The producers made a curious choice here, having the chefs judge the quickfire but pulling back from having them comment outright on each others' dishes. When Padma called Dale out for putting Mike on the bottom, I thought we were heading into promising territory: I really wanted to see the judges (or the editors) give us a little more about which chefs voted for whom, and why. Plus, this episode could have used a small injection of drama. But we stop there—I suspect the footage was there but didn't make it into the episode—with Dale giggling about Mike's failed lamb kebabs and cutaways to Blais calling Tiffany's fondue "pedestrian." Dale's phondue, which was perhaps the most creative spin, won him the opportunity to awkwardly grip a giant bottle of Terlato wine… just a small foreshadowing of the forced awkwardness of that Buitoni spot. In your best robot voice, please repeat: "I am going to make some lobster and shrimp ravioli." "I love lobster and shrimp ravioli." Is there anything sadder than the image of a bunch of Top Chef contestants pretending to drool over stuffed pasta from a box?

On to the elimination challenge, in which the chefs cook a birthday lunch for Jimmy Fallon.

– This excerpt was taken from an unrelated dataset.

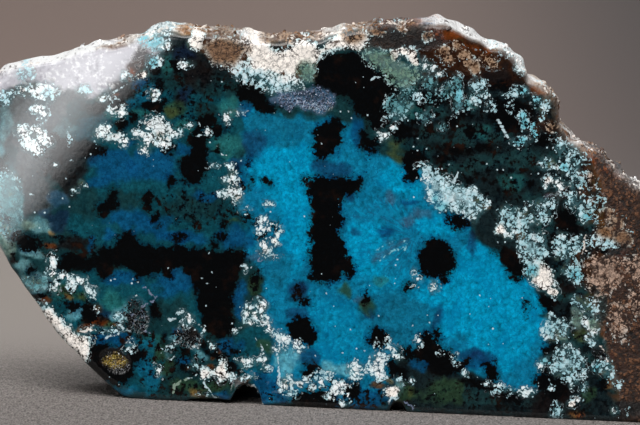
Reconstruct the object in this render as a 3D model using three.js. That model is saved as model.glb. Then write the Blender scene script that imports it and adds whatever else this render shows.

His list of restrictions is friendlier than Zooey Deschanel's: He doesn't like mushrooms, mayonnaise, or eggplant. At the onset, this challenge had potential. With the exception of beef tongue, everything on the agenda was comfort food: ramen, chicken pot pie, hamburger, and fries. It's always fun to see chefs be playful with familiar food. How are they able to improve on a dish that's become so ubiquitous because it's so ubiquitously good? Looking at the reaction of the judges today, I couldn't help but think about the uncanny valley. Each person eating a well-known dish has a certain set of expectations about what it should taste like—so dangerous for the chefs. Deconstruct the hell out of a dish but keep the flavors, and people go nuts for it. It's different enough that we can still love it. Screw with it just a little, though, and we hate it because it's not true to the original. (Back when truffle oil was being added to anything and everything here in Chicago a couple of years ago, I kept thinking, this would be great [macaroni and cheese], if there weren't something horribly wrong with it. But head over to Alinea and eat powdered freeze-dried cheese with macaroni particles, and it seems brilliant.)

Fallon wanted Blais to come out with laser beams and smoke machines, but instead he got a bowl of ramen. Tiffany's Southwestern spin on chicken and dumplings read too spicy, and, well, not enough like chicken and dumplings. When things went wrong for the chefs tonight, the judges kept saying it just didn't taste like it was supposed to taste. I thought the elimination challenge, in the end, suffered because of this. I'm sure Carla's pot pie was kickass (in fact I'm really hoping Bravo publishes the recipe for that one online). It apparently had crust at the bottom, but other than that, it looked like a chicken pot pie. Angelo's dish was the only one that truly intrigued me. The judges are right; combining coffee, dill, and cilantro sounds like a dare and a cruel one at that. I'd love to taste the combination that had everyone swooning; it's nearly impossible to imagine. On the other side, Fabio's meatloaf hambooger certainly seems horrific; he's shouting on Twitter about how he now has a hamburger on his menu and how it's amazing. I'm sorry to see him go, if only for his antics.


Stray observations:

  • Coming back into the stew room, the losing three report that "it's nitpicking time." All the chefs nod, like, yes, we're at the point in the season where tiny mistakes really matter. That might be true, but tonight's losing dishes certainly didn't read like small mistakes. They read like "salt monster, curdled/grainy cheese, and flat dumplings." That's a far cry from "you could have added a little more salt." From the sound of it, I thought Dale was going home.
  • The chefs only had two hours for this elimination challenge. That's awfully short for eliminations this late in the game.
  • Next week's challenge appears to be at Target, and appears to be a challenge. And, yes, more Bourdain!
  • Jimmy Fallon sure does love baseball metaphors.